The Australian Government has every confidence that the United States Navy BAMS program will deliver a very capable uninhabited aircraft. However, at this stage in the development of this project, it is in Australia’s best interests to not knowingly risk incurring the unmanageable workforce chaos that would result.


Blindly pushing on with the program would have placed a huge and unnecessary strain on our personnel in trying to potentially manage three separate airframes at the one time and I was not prepared to place this unnecessary burden on our men and women in uniform.


Interestingly enough, the author of the C4IRS article, Gregor Ferguson, foresaw the potential for a concurrency problem over a year ago:


The BAMS co-development process will continue until 2011, with initial operating capability for the U.S. Navy in 2013. Plans call for deliveries of the MUAS to the RAAF to begin in 2013, with service entry expected in 2017.
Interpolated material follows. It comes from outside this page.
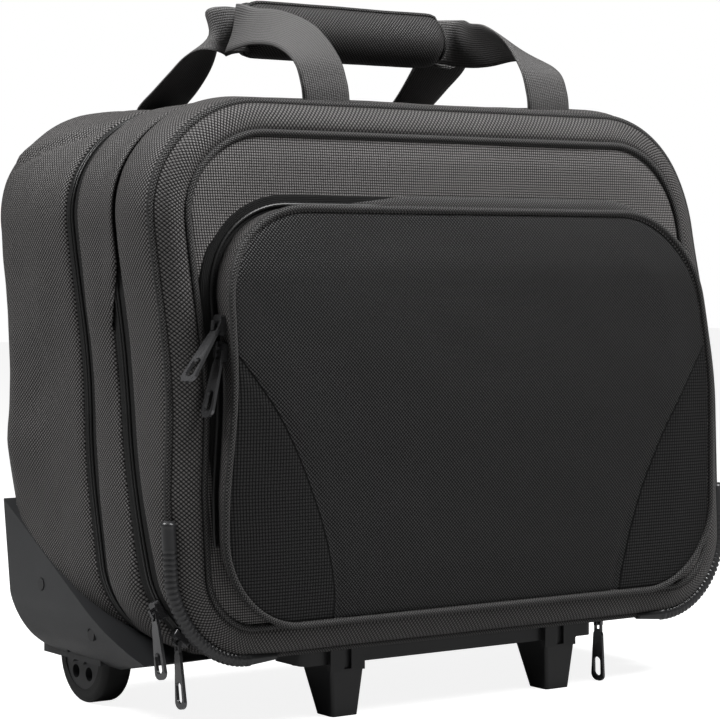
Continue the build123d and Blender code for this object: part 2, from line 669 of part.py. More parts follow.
def corner_protector(side):
    """The ribbed rubber sleeve over the front piping at a bottom corner."""
    y = FRONT_Y
    side_x = CORNER_X + BOTTOM_RADIUS * math.cos(SIDE_LEAN)
    side_z = CORNER_Z + BOTTOM_RADIUS * math.sin(SIDE_LEAN)
    rise_x = side_x - PROTECTOR_RISE * math.sin(SIDE_LEAN)
    rise_z = side_z + PROTECTOR_RISE * math.cos(SIDE_LEAN)
    middle = (SIDE_LEAN - math.pi / 2) / 2
    bend_x = CORNER_X + BOTTOM_RADIUS * math.cos(middle)
    bend_z = CORNER_Z + BOTTOM_RADIUS * math.sin(middle)
    start = (side * rise_x, y, rise_z)
    side_point = (side * side_x, y, side_z)
    low_point = (side * CORNER_X, y, BODY_BOTTOM)
    tail = (side * (CORNER_X - PROTECTOR_TAIL), y, BODY_BOTTOM)
    path = Line(start, side_point)
    path += ThreePointArc(side_point, (side * bend_x, y, bend_z), low_point)
    path += Line(low_point, tail)
    way = (side * math.sin(SIDE_LEAN), 0, -math.cos(SIDE_LEAN))
    section = Plane(origin=start, z_dir=way) * Circle(PROTECTOR_RADIUS)
    return sweep(section, path=path)


# ---- front pocket ----
def pocket_outline(inset=0.0):
    """The pocket's outline: narrower at the top, with four rounded corners."""
    low = (POCKET_BOTTOM_HALF - inset, POCKET_BOTTOM + inset)
    high = (POCKET_TOP_HALF - inset, POCKET_TOP - inset)
    return tapered_outline(low, high, POCKET_BOTTOM_RADIUS - inset, POCKET_TOP_RADIUS - inset)


def pocket_front(offset):
    """Everything behind the pocket's sloping face, moved back by offset."""
    points = [
        (POCKET_BOTTOM_DEPTH + offset, POCKET_BOTTOM - 40),
        (POCKET_BOTTOM_DEPTH + offset, POCKET_BOTTOM),
        (POCKET_TOP_DEPTH + offset, POCKET_SLOPE_TOP),
        (POCKET_TOP_DEPTH + offset, POCKET_TOP + 40),
        (POCKET_BACK + 60, POCKET_TOP + 40),
        (POCKET_BACK + 60, POCKET_BOTTOM - 40),
    ]
    return across(points, -FAR, FAR)


def pocket_shell():
    """The pocket's face and sides, open towards the front panel."""
    solid = along(pocket_outline(), POCKET_TOP_DEPTH - OVER, POCKET_BACK) & pocket_front(0)
    hollow = along(pocket_outline(POCKET_WALL), POCKET_TOP_DEPTH - OVER, POCKET_BACK + OVER)
    return solid - (hollow & pocket_front(POCKET_WALL))


def pocket_piping():
    """The welt around the pocket's face."""
    front = POCKET_TOP_DEPTH - 9
    rim = along(pocket_outline(), front, POCKET_BACK - 0.4) & pocket_front(-POCKET_WELT_PROUD)
    rim = rim - along(pocket_outline(POCKET_WELT), front, POCKET_BACK + OVER)
    return rim - pocket_front(0)


def pocket_zip_tape():
    """The zip tape around the foot of the pocket, on the front panel."""
    outer, inner = POCKET_TAPE
    hoop = pocket_outline(outer) - pocket_outline(inner)
    tape = along(hoop, POCKET_BACK + 0.7, -PANEL_DEPTH)
    return tape & block(-FAR, FAR, -FAR, FAR, POCKET_BOTTOM + 60, POCKET_TOP + OVER)


# ---- carry handles ----
def strap_leg(x, hinge_depth, side_of_grip):
    """A flat webbing leg, from its seam on the case to the end of the grip."""
    end_depth = CARRY_DEPTH + side_of_grip * CARRY_OFFSET
    base_plane = Plane(origin=(x, y_at(hinge_depth), STRAP_BASE_Z), x_dir=(1, 0, 0), z_dir=(0, 0, 1))
    base = base_plane * Rectangle(STRAP_WIDTH, STRAP_THICK)
    end_x = math.copysign(CARRY_HALF - 4, x)
    end_plane = Plane(origin=(end_x, y_at(end_depth), CARRY_Z), x_dir=(1, 0, 0), z_dir=(0, 0, 1))
    end = end_plane * Rectangle(8, CARRY_RUN_THICK)
    return loft([base, end])


def carry_strap(spread, hinge_depth, side_of_grip):
    """A webbing loop: two legs joined by the run inside the grip."""
    front = CARRY_DEPTH + side_of_grip * CARRY_OFFSET - CARRY_RUN_THICK / 2
    back = front + CARRY_RUN_THICK
    half = CARRY_RUN_TALL / 2
    run = block(-CARRY_HALF, CARRY_HALF, front, back, CARRY_Z - half, CARRY_Z + half)
    strap = run
    for x in (-spread, spread):
        strap += strap_leg(x, hinge_depth, side_of_grip)
    return strap


def grip_pad(side_of_grip, strap):
    """Half of the padded wrap, split where its bound edges meet."""
    pad = rod(-GRIP_PAD_HALF, GRIP_PAD_HALF, CARRY_DEPTH, CARRY_Z, CARRY_RADIUS)
    near = CARRY_DEPTH + side_of_grip * CARRY_SPLIT
    far = CARRY_DEPTH + side_of_grip * 50
    front, back = sorted((near, far))
    pad &= block(-FAR, FAR, front, back, CARRY_Z - 50, CARRY_Z + 50)
    return pad - strap


# ---- zip sliders ----
def slider():
    """A slider lying on z = 0 that runs along y, with a bridge for its pull."""
    wide, long, tall = SLIDER_SIZE
    plate = Pos(0, 0, tall / 2) * Box(wide, long, tall)
    plate = fillet(plate.edges().filter_by(Axis.Z), 3)
    pivot = Pos(0, 0, tall + PIVOT_HEIGHT)
    bridge = pivot * Box(*BRIDGE_SIZE)
    eye = pivot * Rot(0, 90, 0) * Cylinder(PIVOT_RADIUS + 0.1, 2 * wide)
    return plate + bridge - eye


def pull():
    """A pull that hangs along -y from a pin on the x axis."""
    plate = SlotOverall(PULL_LENGTH, PULL_WIDTH, rotation=90)
    plate = Pos(0, -PULL_LENGTH / 2 - PULL_DROP) * plate
    eye = Pos(0, -PULL_LENGTH + PULL_SLOT_END) * SlotOverall(*PULL_SLOT, rotation=90)
    tag = Pos(0, 0, -PULL_THICK / 2) * extrude(plate - eye, amount=PULL_THICK)
    pin = Rot(0, 90, 0) * Cylinder(PIVOT_RADIUS, PIN_LENGTH)
    arm_wide, arm_long = PULL_ARM_SIZE
    for x in (-PULL_ARM_X, PULL_ARM_X):
        tag += Pos(x, -arm_long / 2, 0) * Box(arm_wide, arm_long, PULL_THICK)
    return tag + pin


def slider_frame(point, outward, run):
    """A frame on a surface: z points outward and y along the zip."""
    normal = Vector(*outward).normalized()
    way = Vector(*run)
    way = (way - normal * way.dot(normal)).normalized()
    return Plane(origin=point, x_dir=way.cross(normal), z_dir=normal)


def corner_slider_frame(angle):
    """Where the main zip passes an angle below the side, on the lower left corner."""
    turn = math.radians(angle)
    radius = BOTTOM_RADIUS + SLIDER_GAP
    x = -CORNER_X - radius * math.cos(turn)
    z = CORNER_Z - radius * math.sin(turn)
    slope = (MAIN_ZIP[1][0] - MAIN_ZIP[0][0]) / (MAIN_ZIP[1][1] - MAIN_ZIP[0][1])
    depth = MAIN_ZIP[0][0] + (z - MAIN_ZIP[0][1]) * slope
    outward = (-math.cos(turn), 0, -math.sin(turn))
    run = (-math.sin(turn), slope * math.cos(turn), math.cos(turn))
    return slider_frame((x, y_at(depth), z), outward, run)


def pocket_slider_frame(z):
    """Where the pocket's zip passes a height, on its left side."""
    slope = (POCKET_BOTTOM_HALF - POCKET_TOP_HALF) / (POCKET_TOP - POCKET_BOTTOM)
    x = -POCKET_TOP_HALF - (POCKET_TOP - z) * slope - SLIDER_GAP
    return slider_frame((x, y_at(POCKET_SLIDER_DEPTH), z), (-1, 0, slope), (slope, 0, 1))


def hanging_pull(frame, lean):
    """A pull in the slider's eye, hanging down with a sideways lean in degrees."""
    tall = SLIDER_SIZE[2] + PIVOT_HEIGHT
    pivot = frame.origin + frame.z_dir * tall
    turn = math.radians(lean)
    axis = frame.x_dir
    down = Vector(0, 0, -1)
    down = (down - axis * down.dot(axis)).normalized()
    side = axis.cross(down)
    hang = down * math.cos(turn) + side * math.sin(turn)
    return Plane(origin=pivot, x_dir=axis, z_dir=axis.cross(hang * -1)) * pull()


SLIDER_FRAMES = {
    "main_zip_upper": (corner_slider_frame(23), 0),
    "main_zip_lower": (corner_slider_frame(45), 0),
    "rear_zip": (slider_frame((132, y_at(17), BODY_BOTTOM - SLIDER_GAP), (0, 0, -1), (1, 0, 0)), 0),
    "pocket_zip_upper": (pocket_slider_frame(252), -34),
    "pocket_zip_lower": (pocket_slider_frame(236), -14),
}


def main():
    """Build every node and write it."""
    os.makedirs("parts", exist_ok=True)
    save("rear_shell", rear_shell())
    save("rear_lining_panel", rear_lining_panel())
    save("rear_zip_outer_tape", rear_zip_outer_tape())
    save("handle_bezel", handle_bezel())
    save("tube_base_bracket", tube_base_bracket())
    for name, side in (("left", -1), ("right", 1)):
        save(f"outer_tube_{name}", tube(0, side, TUBE_BOTTOM, TUBE_TOP))
        save(f"middle_tube_{name}", tube(1, side, TUBE_BOTTOM + STAGE_RISE, BEZEL_FLOOR + COLLAR_LIFT))
        save(f"inner_tube_{name}", inner_tube(side))
        save(f"lock_bolt_{name}", lock_bolt(side))
        save(f"wheel_guard_{name}", wheel_guard(side))
        save(f"foot_{name}", foot(side))
        save(f"corner_protector_{name}", corner_protector(side))
        for piece, shape in wheel_pieces(side).items():
            save(f"wheel_{piece}_{name}", shape)
    save("middle_tube_collars", Compound([middle_tube_collar(side) for side in (-1, 1)]))
    save("trolley_grip", trolley_grip())
    save("release_button", release_button())
    save("push_rods", push_rods())
    save("button_spring", button_spring())
    save("guard_screws", guard_screws())
    save("wheel_axles", wheel_axles())
    save("bottom_rail", bottom_rail())
    save("rail_screws", rail_screws())
    save("middle_gusset", middle_gusset())
    save("rear_zip_inner_tape", rear_zip_inner_tape())
    save("main_zip_rear_tape", main_zip_rear_tape())
    save("divider_panel", divider_panel())
    save("front_gusset", front_gusset())
    save("main_zip_front_tape", main_zip_front_tape())
    save("front_panel", front_panel())
    save("front_piping", hoop_piping(0, 0))
    save("panel_piping", hoop_piping(PANEL_INSET, -PANEL_DEPTH))
    save("pocket_shell", pocket_shell())
    save("pocket_piping", pocket_piping())
    save("pocket_zip_tape", pocket_zip_tape())
    straps = {"front": (FRONT_STRAP_DEPTH, -1), "rear": (REAR_STRAP_DEPTH, 1)}
    for name, (hinge_depth, side_of_grip) in straps.items():
        strap = carry_strap(STRAP_X[name], hinge_depth, side_of_grip)
        save(f"{name}_strap", strap)
        save(f"{name}_grip_pad", grip_pad(side_of_grip, strap))
    for name, (frame, lean) in SLIDER_FRAMES.items():
        save(f"{name}_slider", frame * slider())
        save(f"{name}_pull", hanging_pull(frame, lean))


main()
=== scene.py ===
import json
import math

import bmesh
import bpy
from mathutils import Matrix, Vector, noise


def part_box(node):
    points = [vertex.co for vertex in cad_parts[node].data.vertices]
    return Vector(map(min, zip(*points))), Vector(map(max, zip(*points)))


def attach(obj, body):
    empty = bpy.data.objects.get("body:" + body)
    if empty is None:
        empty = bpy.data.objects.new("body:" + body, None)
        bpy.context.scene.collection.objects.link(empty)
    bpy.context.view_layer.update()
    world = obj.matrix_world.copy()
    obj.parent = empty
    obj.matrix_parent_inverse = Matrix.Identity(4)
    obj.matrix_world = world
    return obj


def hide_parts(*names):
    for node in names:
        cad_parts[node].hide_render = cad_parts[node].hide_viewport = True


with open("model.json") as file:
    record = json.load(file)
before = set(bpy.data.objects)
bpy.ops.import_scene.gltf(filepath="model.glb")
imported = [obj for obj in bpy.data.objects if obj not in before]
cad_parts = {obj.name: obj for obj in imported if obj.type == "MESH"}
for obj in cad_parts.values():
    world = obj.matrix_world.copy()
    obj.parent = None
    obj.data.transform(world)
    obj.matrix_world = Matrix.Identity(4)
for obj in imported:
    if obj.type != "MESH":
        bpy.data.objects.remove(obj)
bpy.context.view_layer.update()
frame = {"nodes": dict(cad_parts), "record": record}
MM = 0.001

# ---- places, from the frame ----
shell_low, shell_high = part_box("rear_shell")
piping_low, piping_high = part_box("front_piping")
pocket_low, pocket_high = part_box("pocket_shell")
LOW_HALF = 227.7 * MM
TOP_HALF = 215.5 * MM
LOW = shell_low[2]
TOP = shell_high[2]
FRONT = (piping_low[1] + piping_high[1]) / 2
DEPTH = shell_high[1] - FRONT
LOW_RADIUS = 52 * MM
TOP_RADIUS = 78 * MM
WALL = 5 * MM
MAIN_ZIP = [(LOW, 8 * MM), (190 * MM, 53 * MM), (TOP + 0.1, 53 * MM)]
REAR_ZIP = [(LOW, 8 * MM), (56 * MM, 66 * MM), (175 * MM, 101 * MM), (TOP + 0.1, 101 * MM)]
MAIN_TAPE = 9.5 * MM
REAR_TAPE = 8 * MM
BACK_ROUND = 22 * MM
STEP = 4 * MM
BORDER = 19 * MM
PANEL_OUT = 10.5 * MM
WELT_RADIUS = 2.3 * MM
LEAN_LEFT = 15 * MM
LEAN_BACK = 8 * MM
LEAN_START = 190 * MM
LEAN_RISE = 165 * MM
CORNER_PULL = 7 * MM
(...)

The following year, the last of the RAAF’s 18 AP-3C Orions will be withdrawn from service, replaced (probably) by the Spiral 1 variant of the P-8A Poseidon. But if the new MPRA [Maritime Patrol and Response Aircraft] enters service between 2015 and 2017, some overlap with the introduction of the MUAS is inevitable.


If the RAAF’s Orion fleet is as heavily tasked in the Middle East, or some other theater, as it now is, the force could come under stress as it tries to maintain operational commitments with a shrinking Orion fleet, introduces an all-new MUAS and simultaneously introduces a new MPRA.

Now the situation has arisen and the Government has walked away from the MUAS, while maintaining that “Defence will continue to closely monitor the progression of BAMS and other similar unmanned aircraft programs”.


That is all very well, but several important questions arise:


If concurrency is such a major problem, how confident are we that there will not be a further slippage on one side or another of these technically challenging programs that might lead to their not presenting that problem after all?


Even if the manned and unmanned aircraft are available to come into service more or less concurrently, is it not possible for us to arrange a delivery schedule we can cope with?


How long do we expect it to be before we return to the issue of unmanned surveillance aircraft (we need them, getting rid of the pilot creates all sorts of endurance and capability opportunities)?


Having summarily dismissed such major players as BAe Systems-L3 Communications and Boeing-Raytheon, how confident are we that they will return when we want to pick up the threads again? What do we expect them to do with their high-tech teams in the meantime?


The slippage in the BAMS project does not relieve us of the timelines for the retirement of the P3-C Orion fleet; what is Plan B?


Has the Government sat down with the two consortia at the highest level to consider how we (the Government and the affected companies) can best navigate our way through this setback to the introduction of the required capability? We hear a lot about partnership and risk-sharing in the policy documents and the conference speeches, but when there is a setback it seems to end with the brusque goodbye.


Leaving aside the specifics of how the Government will deal with the problem of obtaining unmanned surveillance capability, the critical issue is that delays and changes of direction impose enormous costs on the industry participants, and increase the risk of doing business with Defence. This ultimately must be recovered through higher prices, to the cost of the Defence budget, Defence capability, and the Australian taxpayer.


The Australian defence market is one which is large enough to be taken seriously by global defence primes, but small enough to be ignored if companies form the view that it is all too hard. Every time a capable company decides that it does not want to be involved, the ADF faces less choice and the potential for higher cost.